Why is the RefreshCache operation taking a long time on my file gateway?
Last updated: 2020-09-25
I initiated the RefreshCache operation on my file gateway in AWS Storage Gateway. However, the operation is taking a long time to complete. What's the reason for this delay?
The RefreshCache operation identifies the changes (updates, uploads, or deletes) of Amazon Simple Storage Service (Amazon S3) objects since the last time the gateway identified and cached the objects. To do this operation, the file gateway runs a recursive LIST operation on the S3 bucket, and then runs a HEAD object operation on every object that comes back from the LIST operation. The HEAD operation grabs the metadata, which is then stored in the file gateway cache.
The following factors can impact how long it takes for a RefreshCache operation to complete:
- If there's a large number of objects in the S3 bucket, then the run time of RefreshCache increases. This is because the file gateway runs a HEAD object against all objects in the bucket.

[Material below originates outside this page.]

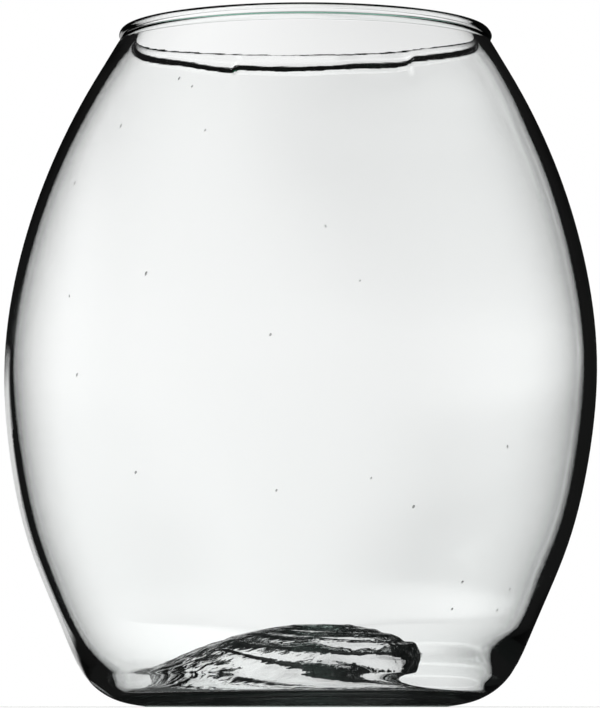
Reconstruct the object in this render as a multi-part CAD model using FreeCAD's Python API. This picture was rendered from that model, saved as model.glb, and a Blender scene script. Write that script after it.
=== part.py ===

- RefreshCache operations are specific to individual file shares within a file gateway. One file share supports two RefreshCache API operations at any given time. If you send more requests to initiate a cache refresh, then more operations are triggered even before the completion of operations that are in progress. This can result in an InvalidGatewayRequestException error.
- S3 buckets can support 3,500 PUT/COPY/POST/DELETE or 5,500 GET/HEAD requests per second per prefix. These supported requests rates also apply to the requests made by the file gateway to your S3 buckets, which impacts how quickly a RefreshCache operation can be completed. The run time of RefreshCache can increase if the S3 bucket is also being used by services other than the file gateway.
Consider the following ways you can decrease the run time of a RefreshCache operation:
- You can reduce the number of objects in the bucket.
- You can deploy multiple file shares that correspond to separate prefixes in the S3 bucket, instead of having one file share for the entire bucket. Note: You can create up to 10 file shares for an individual file gateway. Because the RefreshCache operations are run per file share, this approach can help reduce the time it takes to complete individual RefreshCache operations.
- If you're using one file share for an entire S3 bucket, consider focusing the RefreshCache operations on specific prefixes or folders of the bucket that are being updated with new objects. This reduces the scope of the operation, which can help reduce the run time. You can target RefreshCache operations to specific folders when you run the operation using the AWS Command Line Interface (AWS CLI) or the Storage Gateway API. This option is currently not available in the Storage Gateway console.
Note: If you receive errors when running AWS CLI commands, make sure that you’re using the most recent version of the AWS CLI.
- You can run the RefreshCache operation during off-peak times for other requests to the S3 bucket. You can use AWS Lambda and Amazon CloudWatch to trigger the operation on a timer.